Oracle Siapkan Ratusan Miliar Dollar
Laporan Financial Times mengungkap bahwa Oracle berniat menggelontorkan ratusan miliar dolar dalam beberapa tahun ke depan untuk:
- Membeli chip AI berperforma tinggi.
- Membangun data center berskala hyperscale.
- Memperluas kapasitas komputasi khusus untuk OpenAI, kreator ChatGPT.
Komitmen modal ekstrem ini didanai dengan utang besar, sebuah keputusan yang memicu kecemasan investor, terutama ketika pasar tengah sensitif terhadap pengeluaran besar-besaran di sektor data center.
Ketergantungan pada OpenAI
Kemitraan strategis Oracle dengan OpenAI sejatinya menjadi katalis kenaikan saham pada September lalu. Namun kini, ketergantungan tersebut justru menambah risiko:
- Oracle harus memastikan kapasitas komputasi yang cukup cepat tersedia.
- Ketergantungan pada satu mitra besar dapat menambah tekanan finansial.
- Biaya ekspansi meningkat jauh lebih cepat daripada pertumbuhan pendapatan.
Investor khawatir bahwa Oracle terlalu bergantung pada gelombang AI tanpa portofolio mitigasi risiko yang jelas.
Valuasi Oracle Tergerus US$250 Miliar
Penurunan 25% dalam sebulan membuat Oracle merosot lebih dalam dibanding hyperscaler lain bahkan dua kali lebih buruk daripada Meta, yang berada di posisi kedua terburuk. Akibat koreksi ini, Oracle kehilangan lebih dari US$250 miliar kapitalisasi pasar yang sebelumnya terkumpul setelah pengumuman kesepakatan dengan OpenAI.

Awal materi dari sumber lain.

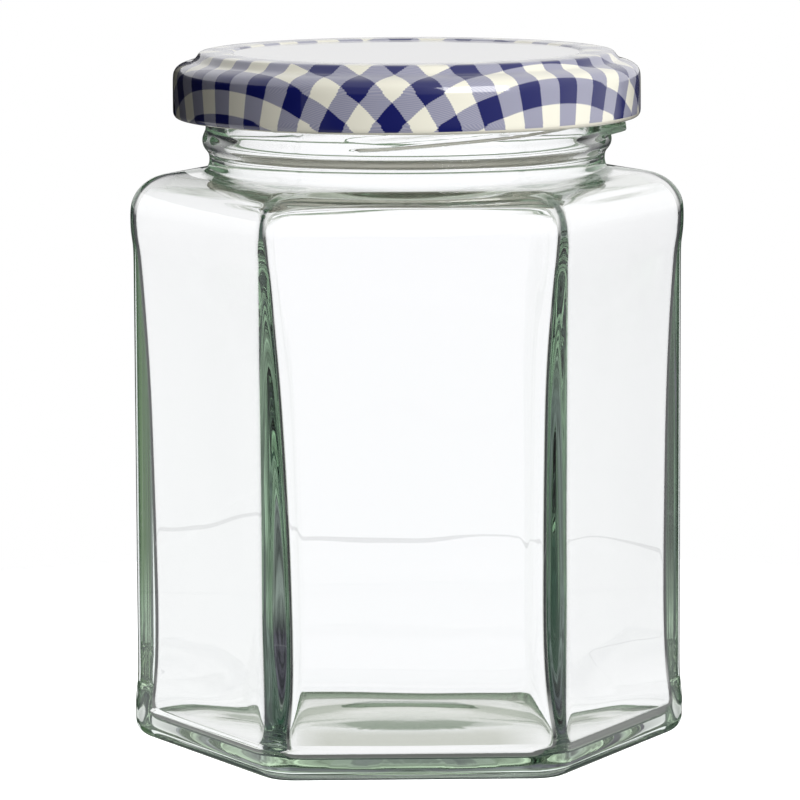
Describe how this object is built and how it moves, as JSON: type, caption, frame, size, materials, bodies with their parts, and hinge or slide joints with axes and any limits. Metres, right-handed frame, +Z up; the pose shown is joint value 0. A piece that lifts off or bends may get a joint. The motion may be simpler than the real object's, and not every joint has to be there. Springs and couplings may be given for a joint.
{
  "type": "hexagonal glass jar",
  "caption": "Clear hexagonal glass preserving jar with a round screw neck and a low metal twist cap printed with gingham check, for jam, honey or chutney.",
  "frame": {"origin": "centre of the base, on the plane that the jar stands on", "axes": "+Z up through the neck and the cap, -Y out of the front flat side, +X through the corner on the right"},
  "size_m": [0.0784, 0.0694, 0.0979],
  "materials": {
    "glass": "clear soda-lime glass, greenish where thick",
    "printed_tin": "gloss lacquer over a printed check",
    "seal": "smooth sealing compound"
  },
  "bodies": {
    "root": {"jar": "glass", "lid": "printed_tin", "lid_seal": "seal"}
  },
  "joints": []
}
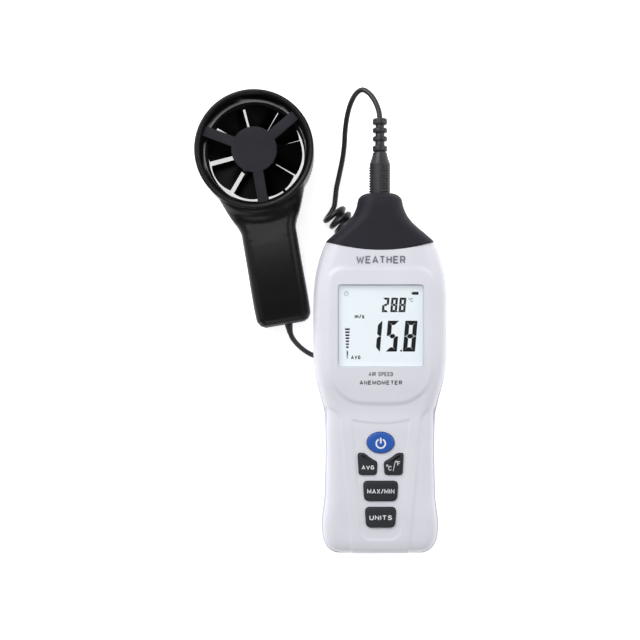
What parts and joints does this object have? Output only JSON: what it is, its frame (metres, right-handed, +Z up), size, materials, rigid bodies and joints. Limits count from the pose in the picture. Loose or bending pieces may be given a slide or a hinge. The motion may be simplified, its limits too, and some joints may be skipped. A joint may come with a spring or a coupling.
{
  "type": "handheld weather meter",
  "caption": "Handheld vane anemometer: a waisted white meter with a display and keypad, and a corded black vane probe lying beside it.",
  "frame": {"origin": "on the table, in the middle of the footprint of the meter and the probe, the cord left out", "axes": "+Z up from the table through the display, +Y along the meter towards its neck, +X to the meter's right"},
  "size_m": [0.1408, 0.2607, 0.038],
  "materials": {
    "shell": "satin moulded ABS, fine texture",
    "cap": "soft black moulded ABS",
    "probe_shell": "satin black moulded ABS",
    "guard": "dark moulded nylon",
    "vane": "black moulded polycarbonate",
    "window": "clear acrylic",
    "gasket": "soft foam",
    "lcd": "liquid crystal panel",
    "backlight": "white diffuser",
    "elastomer": "silicone",
    "board": "glass epoxy with green mask",
    "parts": "moulded epoxy",
    "spring_steel": "plain",
    "key_rubber": "matt silicone",
    "key_blue": "matt blue silicone",
    "battery": "lacquered steel can",
    "leads": "PVC sleeve",
    "screw_steel": "zinc plated",
    "socket": "moulded nylon",
    "nickel": "nickel plate",
    "gold": "gold flash",
    "plug_rubber": "moulded PVC",
    "cord_pvc": "satin PVC",
    "jewel": "synthetic ruby",
    "bead": "epoxy dipped"
  },
  "bodies": {
    "meter": {"front_shell": "shell", "rear_shell": "shell", "neck_cap": "cap", "display_window": "window", "display_gasket": "gasket", "lcd_glass": "lcd", "backlight": "backlight", "lcd_frame": "spring_steel", "contact_strips": "elastomer", "main_board": "board", "board_parts": "parts", "buzzer": "parts", "dome_switches": "spring_steel", "keypad_mat": "key_rubber", "battery": "battery", "battery_snap": "leads", "case_screws": "screw_steel", "board_screws": "screw_steel", "jack_socket": "socket", "jack_leads": "leads"},
    "power_key": {"power_key": "key_blue"},
    "average_key": {"average_key": "key_rubber"},
    "temperature_key": {"temperature_key": "key_rubber"},
    "max_min_key": {"max_min_key": "key_rubber"},
    "units_key": {"units_key": "key_rubber"},
    "battery_door": {"battery_door": "shell"},
    "probe": {"plug_grip": "plug_rubber", "plug_boot": "plug_rubber", "plug_shell": "nickel", "plug_pins": "gold", "cord_lead": "cord_pvc", "cord_curl": "cord_pvc", "cord_tail": "cord_pvc", "cord_gland": "plug_rubber", "probe_front": "probe_shell", "probe_back": "probe_shell", "front_bridge": "guard", "rear_bridge": "guard", "front_bearing": "jewel", "rear_bearing": "jewel", "pickup_board": "board", "temperature_sensor": "bead", "probe_board": "board", "probe_screws": "screw_steel"},
    "impeller": {"impeller": "vane", "axle": "screw_steel"}
  },
  "joints": [
    {"name": "power_key_press", "type": "slide", "parent": "meter", "child": "power_key", "axis": [0, 0, -1], "range_m": [0, 0.001], "stiffness_N_per_m": 800, "springref_m": -0.0004},
    {"name": "average_key_press", "type": "slide", "parent": "meter", "child": "average_key", "axis": [0, 0, -1], "range_m": [0, 0.001], "stiffness_N_per_m": 800, "springref_m": -0.0004},
    {"name": "temperature_key_press", "type": "slide", "parent": "meter", "child": "temperature_key", "axis": [0, 0, -1], "range_m": [0, 0.001], "stiffness_N_per_m": 800, "springref_m": -0.0004},
    {"name": "max_min_key_press", "type": "slide", "parent": "meter", "child": "max_min_key", "axis": [0, 0, -1], "range_m": [0, 0.001], "stiffness_N_per_m": 800, "springref_m": -0.0004},
    {"name": "units_key_press", "type": "slide", "parent": "meter", "child": "units_key", "axis": [0, 0, -1], "range_m": [0, 0.001], "stiffness_N_per_m": 800, "springref_m": -0.0004},
    {"name": "battery_door_hinge", "type": "hinge", "parent": "meter", "child": "battery_door", "pos_m": [0.0331, -0.1037, 0.0013], "axis": [-1, 0, 0], "range_deg": [0, 90]},
    {"name": "plug_slide", "type": "slide", "parent": "meter", "child": "probe", "axis": [0, 1, 0], "range_m": [0, 0.012]},
    {"name": "impeller_spin", "type": "hinge", "parent": "probe", "child": "impeller", "pos_m": [-0.0371, 0.0959, 0.0146], "axis": [0, 0, 1], "continuous": true}
  ]
}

Pasar Tidak Lagi Toleran pada Pengeluaran Besar
Investor sedang mengawasi ketat strategi belanja hyperscaler seperti Google, Microsoft, dan Amazon, terutama karena:
- Biaya pembangunan data center meningkat.
- Kebutuhan listrik dan pendinginan melonjak.
- Rantai pasokan chip AI masih terbatas.
- Risiko overspending semakin besar di tengah ketidakpastian permintaan jangka panjang.
Dalam konteks ini, strategi Oracle tampak lebih ekstrem dibanding para kompetitornya.
Terlambat Masuk Cloud
Analis juga menilai kecemasan investor sebagai konsekuensi dari catatan historis Oracle yang terlambat mengadopsi cloud computing. Kini, Oracle tampak mencoba “melompat” langsung ke fase berikutnya AI tanpa fondasi hyperscale sekuat rival-rivalnya.
Hal ini membuat pasar mempertanyakan apakah Oracle benar-benar siap memainkan peran besar di era AI.
Apakah Taruhan AI Oracle Akan Menghasilkan Hasil Besar?
Meski investor panik, Oracle tetap optimis. Mereka menegaskan bahwa:
- Permintaan AI tumbuh eksponensial, jauh di atas kapasitas supply komputasi global.
- Perusahaan ingin menjadi tulang punggung infrastruktur AI enterprise.
- Kemitraan dengan OpenAI akan mendongkrak pertumbuhan jangka panjang.
Peluang Oracle:
- Permintaan komputasi AI global akan terus melampaui supply.
- OpenAI terus memimpin pasar model generatif.
- Integrasi database + cloud + AI memberi Oracle keunggulan unik.
Risikonya:
- Beban utang yang membengkak.
- Ketidakpastian permintaan jangka panjang dari hyperscaler.
- Potensi “overbuild” data center.
- Volatilitas pasar yang semakin sensitif terhadap proyek AI berskala raksasa.
Dengan strategi sebesar ini, Oracle kini berada di zona high risk high reward. Taruhan terbesar dalam sejarah perusahaan ini bisa menjadi katalis kejayaan baru atau justru jebakan likuiditas yang mahal.
Oracle telah memilih jalur yang sangat berbahaya. Kini pasar menunggu: apakah ini langkah visioner atau langkah gegabah?